The Dynamics of Differential Learning I: Information-Dynamics and Task Reachability

10/04/2018
by   Alessandro Achille, et al.
0

We study the topology of the space of learning tasks, which is critical to understanding transfer learning whereby a model such as a deep neural network is pre-trained on a task, and then used on a different one after some fine-tuning. First we show that using the Kolmogorov structure function we can define a distance between tasks, which is independent on any particular model used and, empirically, correlates with the semantic similarity between tasks. Then, using a path integral approximation, we show that this plays a central role in the learning dynamics of Deep Networks, and in particular in the reachability of one task from another.
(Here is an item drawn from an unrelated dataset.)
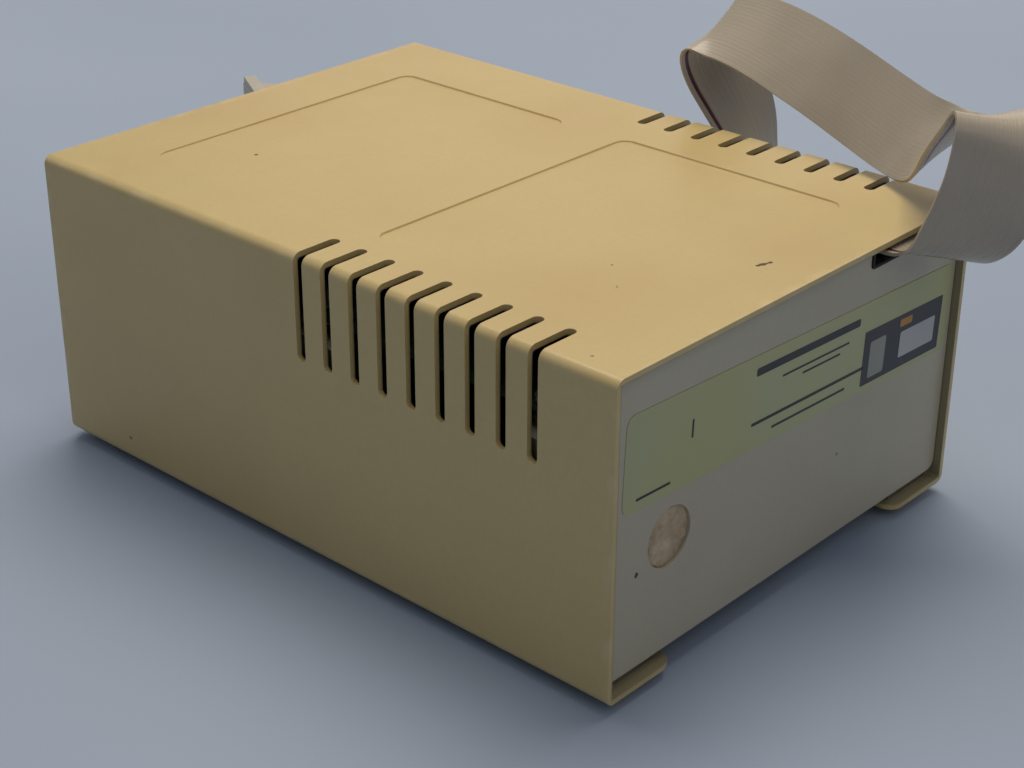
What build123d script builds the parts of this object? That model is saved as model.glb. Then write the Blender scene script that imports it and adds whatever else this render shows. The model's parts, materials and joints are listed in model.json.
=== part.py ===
from build123d import *
import math
import os

# A 5.25 inch floppy disk drive in a folded steel case, with its flat cable, in millimetres
# +Z is up and the door faces -Y, with the origin under the middle of the case, on the table
os.makedirs("parts", exist_ok=True)

# Case, one folded sheet with two turned-in flanges under it
case_width = 152.0
case_depth = 212.0
case_height = 88.0
sheet = 1.7
top_bend = 2.7
lower_bend = 2.5
flange_width = 26.0
flange_corner = 4.5
foot_height = 3.0
foot_diameter = 12.0
foot_side_inset = 12.0
foot_end_inset = 18.0
door_reach = 7.0

# Two shallow pressed panels on the top
pressing_side_margin = 25.0
pressing_shift = 3.0
pressing_depth = 0.5
pressing_corner = 4.0
pressing_slope = 30.0
pressing_front_margin = 22.5
pressing_gap = 22.0
rear_pressing_length = 77.0
pressing_rear_margin = 23.0

# Cooling slots that wrap over both long top edges
slot_count = 9
slot_width = 3.2
slot_pitch = 10.0
last_slot_margin = 25.0
slot_drop = 29.8
slot_reach = 14.5

# Back panel, set into the rear of the case
panel_recess = 2.2
panel_sheet = 1.5
panel_side_gap = 0.3
panel_top_gap = 0.5
panel_lift = 4.45
panel_lower_corner = 3.0
panel_upper_corner = 1.6
trim_hole_diameter = 16.5
trim_hole_inset = 24.6
trim_hole_height = 36.5
seal_thickness = 0.4
seal_depth = 1.0
notch_width = 31.4
notch_depth = 5.7
notch_corner = 1.2
edge_trim = 0.9
edge_trim_overhang = 0.5

# Label on the back panel
label_side_margin = 5.0
label_height = 26.0
label_thickness = 0.15
label_corner = 3.0
label_x = -1.1
label_drop = 28.4
label_tilt = 2.5

# Base plate and its screws
base_sheet = 1.5
base_side_gap = 2.3
base_front_gap = 1.0
tab_width = 14.0
tab_height = 17.0
tab_inset = 16.0
screw_diameter = 2.9
screw_clearance = 0.05
screw_head_diameter = 6.0
screw_head_height = 1.9
base_screw_length = 6.6
base_screw_inset = 10.0
base_screw_behind_foot = 12.5
base_screw_before_foot = 19.5

# Front bezel and door
bezel_gap = 0.3
bezel_proud = 2.2
bezel_thickness = 5.0
bezel_corner = 2.0
bezel_edge = 0.8
slot_side_margin = 7.5
slot_opening_height = 5.2
window_width = 52.0
window_drop = 10.0
window_rise = 10.5
window_corner = 4.0
door_width = 62.0
door_drop = 15.0
door_rise = 18.0
door_thickness = 4.0
door_edge = 1.0
grip_depth = 1.6
grip_height = 2.2
grip_count = 3
grip_pitch = 4.4
door_barrel_diameter = 4.4
door_pin_diameter = 2.0
door_side_gap = 0.3
lug_width = 3.5
running_clearance = 0.05
seat_clearance = 0.3
light_diameter = 5.0
light_inset = 24.0
light_height = 16.0
light_reach = 1.8
light_length = 8.5
light_dome = 0.9
holder_diameter = 8.6
holder_length = 4.2

# Cast chassis
deck_drop = 23.0
deck_thickness = 3.0
chassis_side_gap = 3.0
chassis_rear_gap = 9.8
wall_thickness = 3.5
wall_above_guides = 2.25
wall_window_margin = 1.4
wall_window_length = 100.0
wall_window_rounding = 0.3
ear_length = 20.0
ear_above_pivot = 5.0
board_hang = 23.3
lug_reach = 9.5
lug_length = 10.0
front_lug_inset = 7.0
rear_lug_inset = 17.0
shaft_hole_diameter = 10.0
foot_lug_width = 14.0
foot_lug_height = 5.0
foot_lug_length = 14.0

# Spindle, on which the disk turns
spindle_set_back = 69.2
disk_seat_height = 47.0
slot_above_seat = 0.75
hub_diameter = 38.0
hub_flange_thickness = 5.5
hub_stem_diameter = 12.0
hub_cup_diameter = 28.6
hub_cup_floor = 22.0
hub_cup_depth = 4.0
shaft_diameter = 6.0
bearing_diameter = 16.0
bearing_bore_gap = 0.05
bearing_width = 5.0
housing_diameter = 22.0
housing_below_deck = 3.0
housing_below_seat = 7.0
flywheel_diameter = 91.0
belt_track_diameter = 88.0
flywheel_lift = 2.8
flywheel_gap = 2.0
track_share = 0.6
web_share = 0.4
flywheel_rim = 8.0
flywheel_hub_diameter = 18.0
flywheel_hub_gap = 0.6
strobe_diameter = 82.0
strobe_bore = 22.0
strobe_thickness = 0.3

# Spindle motor, pulley and belt
motor_wall_gap = 1.5
motor_cam_gap = 5.5
motor_board_gap = 3.0
motor_edge = 2.0
motor_shaft_diameter = 3.0
motor_shaft_length = 21.0
motor_screw_spacing = 20.0
motor_screw_reach = 4.0
motor_screw_bore = 4.5
motor_pulley_diameter = 14.0
motor_pulley_flange = 17.0
motor_pulley_height = 9.0
shaft_end_gap = 1.0
belt_thickness = 0.9
belt_side_gap = 0.8
belt_gap = 0.3

# Stepper motor and spiral cam, which set the head's track
stepper_set_back = 86.5
stepper_diameter = 42.0
stepper_lift = 1.0
stepper_flange = 2.0
stepper_ear_spacing = 49.0
stepper_ear_width = 8.0
stepper_shaft_diameter = 5.0
stepper_screw_short = 0.5
cam_lift = 1.5
cam_thickness = 4.5
cam_inner_radius = 7.3
head_travel = 18.0
cam_turn = 244.8
groove_width = 3.2
groove_depth = 2.8
groove_overrun = 14.0
cam_rim = 1.6
follower_diameter = 2.6

# Head carriage on two rods
rod_diameter = 5.0
rod_spacing = 28.0
rod_lift = 4.0
rod_set_back = 30.5
rod_rear_gap = 5.0
rod_clearance = 0.06
post_width = 8.0
post_length = 5.0
post_above_rod = 4.0
carriage_width = 38.0
carriage_lead = 1.35
carriage_lift = 1.0
carriage_height = 8.0
nose_width = 16.0
nose_length = 14.0
nose_height = 6.0
outer_track_radius = 57.15
head_width = 9.0
head_block_height = 3.6
head_button_diameter = 5.0
head_gap = 0.2

# Pressure pad arm, hinged on the carriage
pad_pivot_set_back = 11.3
pad_pivot_rise = 5.0
pad_post_head = 1.0
pad_post_width = 4.0
pad_post_length = 8.0
pad_post_gap = 14.0
pad_pin_diameter = 2.5
pad_barrel_diameter = 6.0
pad_arm_width = 10.0
pad_arm_thickness = 2.5
pad_arm_tip = 5.0
pad_diameter = 5.0
pad_thickness = 1.3
pad_cup_diameter = 7.0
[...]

We show that the probability of paths connecting two tasks, is asymmetric and has a static component that depends on the geometry of the loss function, in particular on the curvature, and a dynamic component that is model dependent and relates to the ease of traversing such paths. Surprisingly, the static component corresponds to the distance derived from the Kolmogorov Structure Function. With the dynamic component, this gives strict lower bounds on the complexity necessary to learn a task starting from the solution to another. Our analysis also explains more complex phenomena where semantically similar tasks may be unreachable from one another, a phenomenon called Information Plasticity and observed in diverse learning systems such as animals and deep neural networks.